REQUIRED WORK: Reproduce each of the lines word for word.

※ ※ ※

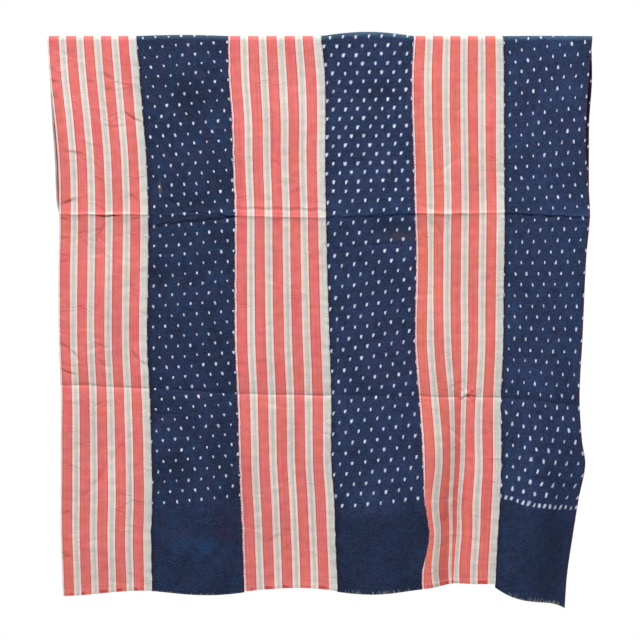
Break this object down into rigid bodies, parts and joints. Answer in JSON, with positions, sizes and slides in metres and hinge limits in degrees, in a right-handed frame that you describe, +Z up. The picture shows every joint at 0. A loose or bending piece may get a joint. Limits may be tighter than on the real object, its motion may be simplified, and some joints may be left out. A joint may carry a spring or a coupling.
{
  "type": "strip-woven cotton wrapper cloth, hung doubled",
  "caption": "Hand-sewn cotton cloth of striped and resist-dotted indigo strips, hung folded once over an unseen rail with its front layer longer than its back.",
  "frame": {"origin": "under the fold at the middle of the width, on the cloth's underside where a rail carries it", "axes": "+Z up, +X to the right along the rail, -Y out of the front layer"},
  "size_m": [0.9624, 0.0431, 1.0211],
  "materials": {
    "striped_cotton": "plain-woven cotton with pink and off-white stripes, matt and softly creased",
    "indigo_cotton": "plain-woven indigo cotton with small white resist-dyed dots, matt with patches of uneven dye"
  },
  "bodies": {
    "root": {"strip_1_striped": "striped_cotton", "strip_2_dotted": "indigo_cotton", "strip_3_striped": "striped_cotton", "strip_4_dotted": "indigo_cotton", "strip_5_striped": "striped_cotton", "strip_6_dotted": "indigo_cotton"}
  },
  "joints": []
}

※ ※ ※

REPLY:
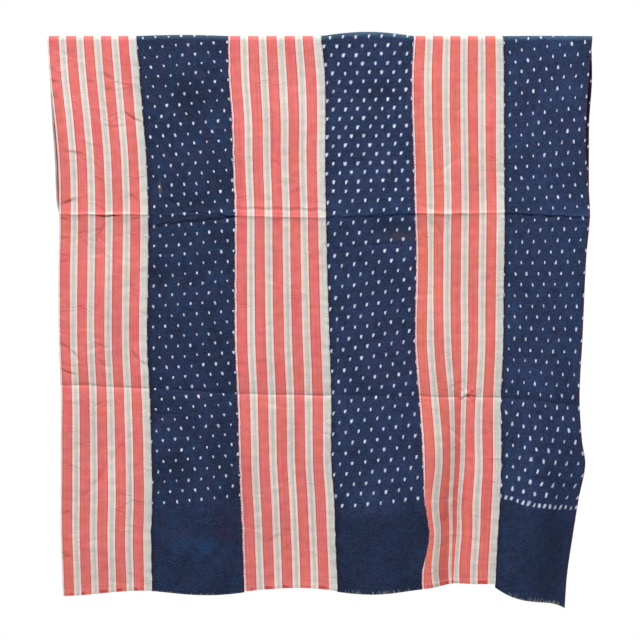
Break this object down into rigid bodies, parts and joints. Answer in JSON, with positions, sizes and slides in metres and hinge limits in degrees, in a right-handed frame that you describe, +Z up. The picture shows every joint at 0. A loose or bending piece may get a joint. Limits may be tighter than on the real object, its motion may be simplified, and some joints may be left out. A joint may carry a spring or a coupling.
{
  "type": "strip-woven cotton wrapper cloth, hung doubled",
  "caption": "Hand-sewn cotton cloth of striped and resist-dotted indigo strips, hung folded once over an unseen rail with its front layer longer than its back.",
  "frame": {"origin": "under the fold at the middle of the width, on the cloth's underside where a rail carries it", "axes": "+Z up, +X to the right along the rail, -Y out of the front layer"},
  "size_m": [0.9624, 0.0431, 1.0211],
  "materials": {
    "striped_cotton": "plain-woven cotton with pink and off-white stripes, matt and softly creased",
    "indigo_cotton": "plain-woven indigo cotton with small white resist-dyed dots, matt with patches of uneven dye"
  },
  "bodies": {
    "root": {"strip_1_striped": "striped_cotton", "strip_2_dotted": "indigo_cotton", "strip_3_striped": "striped_cotton", "strip_4_dotted": "indigo_cotton", "strip_5_striped": "striped_cotton", "strip_6_dotted": "indigo_cotton"}
  },
  "joints": []
}